Structure-aware Interactive Graph Neural Networks for the Prediction of Protein-Ligand Binding Affinity
This work addresses a domain-specific problem in drug discovery by improving affinity prediction through better structural modeling, representing an incremental advancement over prior GNN methods.
The paper tackled the problem of predicting protein-ligand binding affinity by addressing the underutilization of biomolecular structural information and neglect of long-range interactions in existing graph neural network models, resulting in SIGN achieving superior performance verified on two benchmarks.
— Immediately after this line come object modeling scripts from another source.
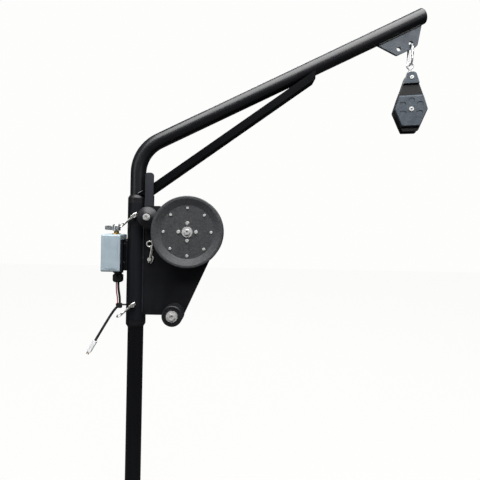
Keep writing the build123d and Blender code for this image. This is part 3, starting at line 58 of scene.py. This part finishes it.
def new_finish(name, metallic=0.0, gloss=0.5):
    """A new material whose even values sit on its shader."""
    material = bpy.data.materials.new(name)
    material.use_nodes = True
    shader_of(material).inputs["Metallic"].default_value = metallic
    shader_of(material).inputs["Specular IOR Level"].default_value = gloss
    return material


def grain(material, cells, detail=3.0, stretch=(1, 1, 1)):
    """Noise on the piece's own coordinates, with so many cells to the metre."""
    tree = material.node_tree
    where = tree.nodes.new("ShaderNodeTexCoord")
    place = tree.nodes.new("ShaderNodeMapping")
    place.inputs["Scale"].default_value = stretch
    noise = tree.nodes.new("ShaderNodeTexNoise")
    noise.inputs["Scale"].default_value = cells
    noise.inputs["Detail"].default_value = detail
    tree.links.new(where.outputs["Object"], place.inputs["Vector"])
    tree.links.new(place.outputs["Vector"], noise.inputs["Vector"])
    return noise.outputs["Fac"]


def tint(material, pattern, dark, light, low=0.35, high=0.65):
    """Spreads the base colour between two shades by a pattern."""
    tree = material.node_tree
    ramp = tree.nodes.new("ShaderNodeValToRGB")
    ramp.color_ramp.elements[0].position = low
    ramp.color_ramp.elements[0].color = (*dark, 1)
    ramp.color_ramp.elements[1].position = high
    ramp.color_ramp.elements[1].color = (*light, 1)
    tree.links.new(pattern, ramp.inputs["Fac"])
    tree.links.new(ramp.outputs["Color"], shader_of(material).inputs["Base Color"])


def rub(material, pattern, smooth, rough):
    """Spreads the roughness between two values by the middle part of a pattern."""
    tree = material.node_tree
    span = tree.nodes.new("ShaderNodeMapRange")
    span.inputs["From Min"].default_value = 0.3
    span.inputs["From Max"].default_value = 0.7
    span.inputs["To Min"].default_value = smooth
    span.inputs["To Max"].default_value = rough
    tree.links.new(pattern, span.inputs["Value"])
    tree.links.new(span.outputs["Result"], shader_of(material).inputs["Roughness"])


def emboss(material, pattern, height):
    """Adds a pattern's relief, in metres, to what the surface already has."""
    tree = material.node_tree
    bump = tree.nodes.new("ShaderNodeBump")
    bump.inputs["Distance"].default_value = height
    normal = shader_of(material).inputs["Normal"]
    if normal.links:
        tree.links.new(normal.links[0].from_socket, bump.inputs["Normal"])
    tree.links.new(pattern, bump.inputs["Height"])
    tree.links.new(bump.outputs["Normal"], normal)


def wear(material, *names):
    """Gives CAD nodes a finish."""
    for name in names:
        mesh = nodes[name].data
        for place in range(len(mesh.materials)):
            mesh.materials[place] = material


def powder_coat(name, dark, light, smooth, rough, stretch=(1, 1, 1), gloss=0.2, skin=0.00003):
    """Satin powder coat: blotches of two blacks, uneven gloss and a fine skin on soft waves."""
    coat = new_finish(name, gloss=gloss)
    tint(coat, grain(coat, 14, 5, stretch), dark, light)
    rub(coat, grain(coat, 45, 4, stretch), smooth, rough)
    emboss(coat, grain(coat, 1400, 2), skin)
    emboss(coat, grain(coat, 90, 3), 2 * skin)
    return coat


mast_black = powder_coat(
    "mast_black", (0.0018, 0.002, 0.003), (0.005, 0.0055, 0.007), 0.36, 0.5, stretch=(1, 1, 0.12)
)
wear(mast_black, "mast_tube")

# ---- sleeve and box bracket ----
# A shorter length of 60.3 mm pipe that locks mast and arm together, with the switch box's bracket
# welded to its left. Same coat, streaked lengthwise by the gun that sprayed it.
sleeve_black = powder_coat(
    "sleeve_black", (0.002, 0.0025, 0.0035), (0.008, 0.009, 0.012), 0.36, 0.52, stretch=(1, 1, 0.04)
)
wear(sleeve_black, "sleeve_tube", "box_bracket")

# ---- davit arm and brace ----
# One pipe bent to a shoulder and sloping up to the tip, with a flat-walled tube coped under it as
# a brace. The arm's coat is smoother than the mast's and takes a broad soft highlight along its
# upper side. The brace is dull, and its colour is painted shade, nearly black for the shade it
# hangs in.
arm_black = powder_coat(
    "arm_black", (0.003, 0.0035, 0.0045), (0.006, 0.0065, 0.008), 0.30, 0.38,
    stretch=(0.3, 1, 1), gloss=0.45, skin=0.00001,
)
wear(arm_black, "davit_arm")
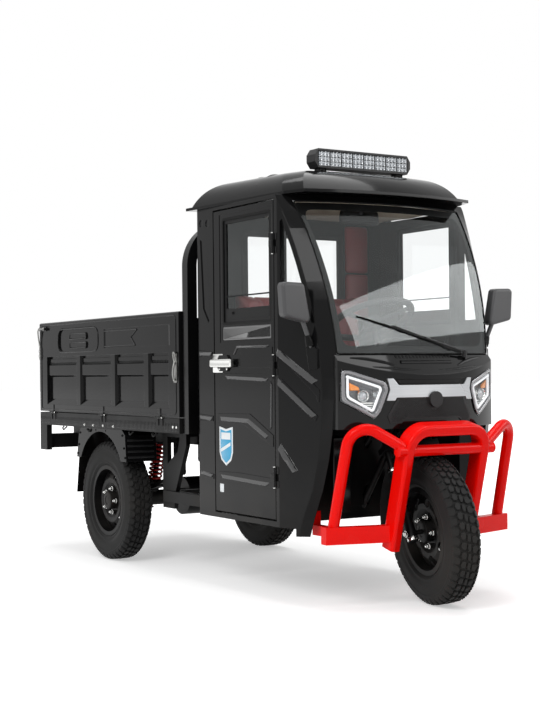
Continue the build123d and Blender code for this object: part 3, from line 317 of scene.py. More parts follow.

Drug discovery often relies on the successful prediction of protein-ligand binding affinity. Recent advances have shown great promise in applying graph neural networks (GNNs) for better affinity prediction by learning the representations of protein-ligand complexes. However, existing solutions usually treat protein-ligand complexes as topological graph data, thus the biomolecular structural information is not fully utilized. The essential long-range interactions among atoms are also neglected in GNN models. To this end, we propose a structure-aware interactive graph neural network (SIGN) which consists of two components: polar-inspired graph attention layers (PGAL) and pairwise interactive pooling (PiPool). Specifically, PGAL iteratively performs the node-edge aggregation process to update embeddings of nodes and edges while preserving the distance and angle information among atoms. Then, PiPool is adopted to gather interactive edges with a subsequent reconstruction loss to reflect the global interactions. Exhaustive experimental study on two benchmarks verifies the superiority of SIGN.